When an individual's DNA is sequenced, sensitive medical information becomes available to the sequencing laboratory. A recently proposed way to hide an individual's genetic information is to mix in DNA samples of other individuals. We assume that the genetic content of these samples is known to the individual but unknown to the sequencing laboratory. Thus, these DNA samples act as "noise" to the sequencing laboratory, but still allow the individual to recover their own DNA samples afterward.

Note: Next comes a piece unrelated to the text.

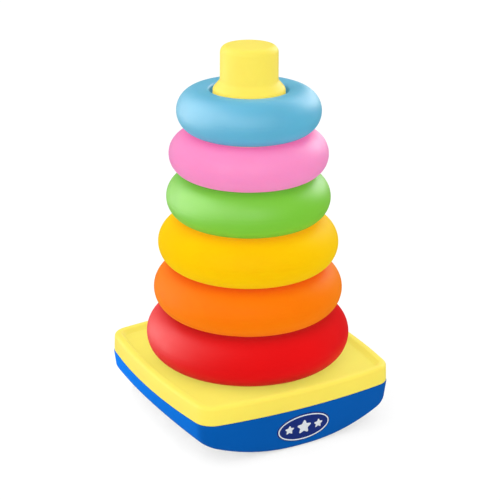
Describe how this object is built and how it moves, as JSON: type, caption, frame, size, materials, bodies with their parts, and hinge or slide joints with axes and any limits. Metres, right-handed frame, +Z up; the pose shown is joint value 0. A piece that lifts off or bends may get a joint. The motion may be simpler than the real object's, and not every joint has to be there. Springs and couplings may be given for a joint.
{
  "type": "ring stacking toy",
  "caption": "Graded round rings stacked on a stepped post over a square base with a curved underside, so that the tower rocks. The rings lift off one after another.",
  "frame": {"origin": "middle of the narrow flat land under the rocker, on the post's axis, the object's lowest place", "axes": "+Z up along the post, -Y out of the wall with the badge, +X along the rocking direction"},
  "size_m": [0.15, 0.15, 0.2464],
  "materials": {
    "lemon_plastic": "moulded, satin gloss",
    "blue_plastic": "moulded, satin gloss",
    "navy_plastic": "moulded, satin gloss",
    "red_plastic": "moulded, satin gloss",
    "orange_plastic": "moulded, satin gloss",
    "amber_plastic": "moulded, satin gloss",
    "green_plastic": "moulded, satin gloss",
    "pink_plastic": "moulded, satin gloss",
    "sky_plastic": "moulded, satin gloss",
    "screw_steel": "zinc-plated"
  },
  "bodies": {
    "base": {"rocker_tray": "blue_plastic", "base_lid": "lemon_plastic", "post": "lemon_plastic", "badge": "navy_plastic", "case_screw_1": "screw_steel", "case_screw_2": "screw_steel", "case_screw_3": "screw_steel", "case_screw_4": "screw_steel", "post_screw_1": "screw_steel", "post_screw_2": "screw_steel", "post_screw_3": "screw_steel", "post_screw_4": "screw_steel"},
    "ring_red": {"ring_red_lower": "red_plastic", "ring_red_upper": "red_plastic"},
    "ring_orange": {"ring_orange_lower": "orange_plastic", "ring_orange_upper": "orange_plastic"},
    "ring_amber": {"ring_amber_lower": "amber_plastic", "ring_amber_upper": "amber_plastic"},
    "ring_green": {"ring_green_lower": "green_plastic", "ring_green_upper": "green_plastic"},
    "ring_pink": {"ring_pink_lower": "pink_plastic", "ring_pink_upper": "pink_plastic"},
    "ring_sky": {"ring_sky_lower": "sky_plastic", "ring_sky_upper": "sky_plastic"}
  },
  "joints": [
    {"name": "lift_red", "type": "slide", "parent": "base", "child": "ring_red", "axis": [0, 0, 1], "range_m": [0, 0.212]},
    {"name": "lift_orange", "type": "slide", "parent": "ring_red", "child": "ring_orange", "axis": [0, 0, 1], "range_m": [0, 0.18]},
    {"name": "lift_amber", "type": "slide", "parent": "ring_orange", "child": "ring_amber", "axis": [0, 0, 1], "range_m": [0, 0.149]},
    {"name": "lift_green", "type": "slide", "parent": "ring_amber", "child": "ring_green", "axis": [0, 0, 1], "range_m": [0, 0.117]},
    {"name": "lift_pink", "type": "slide", "parent": "ring_green", "child": "ring_pink", "axis": [0, 0, 1], "range_m": [0, 0.088]},
    {"name": "lift_sky", "type": "slide", "parent": "ring_pink", "child": "ring_sky", "axis": [0, 0, 1], "range_m": [0, 0.06]}
  ]
}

Motivated by this idea, we study the problem of hiding a binary random variable $X$ (a genetic marker) with the additive noise provided by mixing DNA samples, using mutual information as a privacy metric. This is equivalent to the problem of finding a worst-case noise distribution for recovering $X$ from the noisy observation among a set of feasible discrete distributions. We characterize upper and lower bounds to the solution of this problem, which are empirically shown to be very close. The lower bound is obtained through a convex relaxation of the original discrete optimization problem, and yields a closed-form expression. The upper bound is computed via a greedy algorithm for selecting the mixing proportions.

翻译：当个体的DNA被测序时，测序实验室将能够获取敏感的医疗信息。最近提出的一种隐藏个体遗传信息的方法是混入其他个体的DNA样本。我们假设这些样本的遗传内容对个体已知，但对测序实验室未知。因此，这些DNA样本对测序实验室构成“噪声”，但仍允许个体在事后恢复自身的DNA样本。受此思路启发，我们研究隐藏二元随机变量$X$（一种遗传标记）的问题，利用混合DNA样本提供的加性噪声，并以互信息作为隐私度量指标。这等价于在可行离散分布集合中，寻找使从噪声观测中恢复$X$最困难的噪声分布问题。我们刻画了该问题解的上界与下界，经验表明二者非常接近。下界通过原离散优化问题的凸松弛获得，并给出闭式表达式。上界则通过选择混合比例的一种贪心算法计算得出。